Auch die 8c wird sich weiter mit spannenden Fragen von Zeitgeschichte und Zivilcourage beschäftigen. So bietet das Ratsgymnasium im 9. Jahrgang mit der Akademie Franz Hitze Haus und der Villa ten Hompel u.a. KZ-Gedenkstätten-Exkursionen nach Bergen-Belsen an.

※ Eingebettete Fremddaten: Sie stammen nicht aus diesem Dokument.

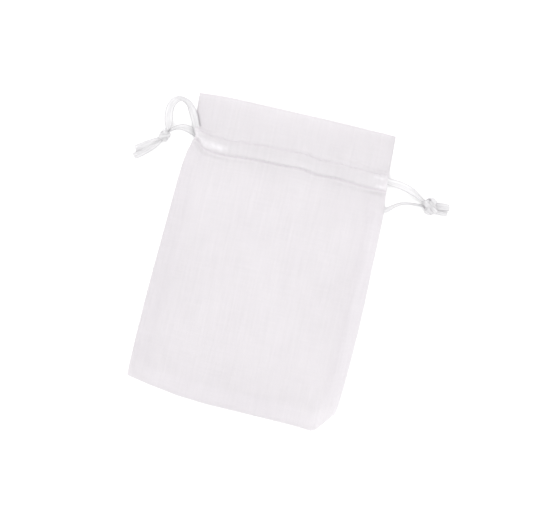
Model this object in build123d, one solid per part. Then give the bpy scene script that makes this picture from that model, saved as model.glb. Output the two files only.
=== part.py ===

Im Kunstunterricht besuchte die 8c des Ratsgymnasiums die Villa ten Hompel – mit Pässen aus der eigenen Kreativwerkstatt. Bei allem Spaß am „Fälschen“ setzten die Jugendlichen sich gemeinsam mit dem Künstler Ruppe Koselleck (mittig hinten) auch mit der sehr ernsten Frage auseinander, was es in einer Diktatur bedeutet, unter falschem Namen untertauchen zu müssen. Fotos: Stefan Querl

 

Foto und Fingerabdruck für die „Fälschungen“ – Künstler Ruppe Koselleck ist enorm zufrieden mit den Werken seiner Schülerinnen und Schüler.

 

„Achtung, Kontrolle“, aber freilich gespielt: Rainer Stoye von der Polizei Münster prüfte die Pässe spaßeshalber. Später berichtete er, was es im Rückblick auf die NS-Vergangenheit bedeutet, Identitäten von Opfern oder Tätern klären zu müssen, denn als Polizeibeamter war er an der Aufklärung von NS-Verbrechen beteiligt.

 

Auch seinen eigenen echten Ausweis holte der Hauptkommissar für die Gäste am Geschichtsort Villa ten Hompel aus der Geldbörse.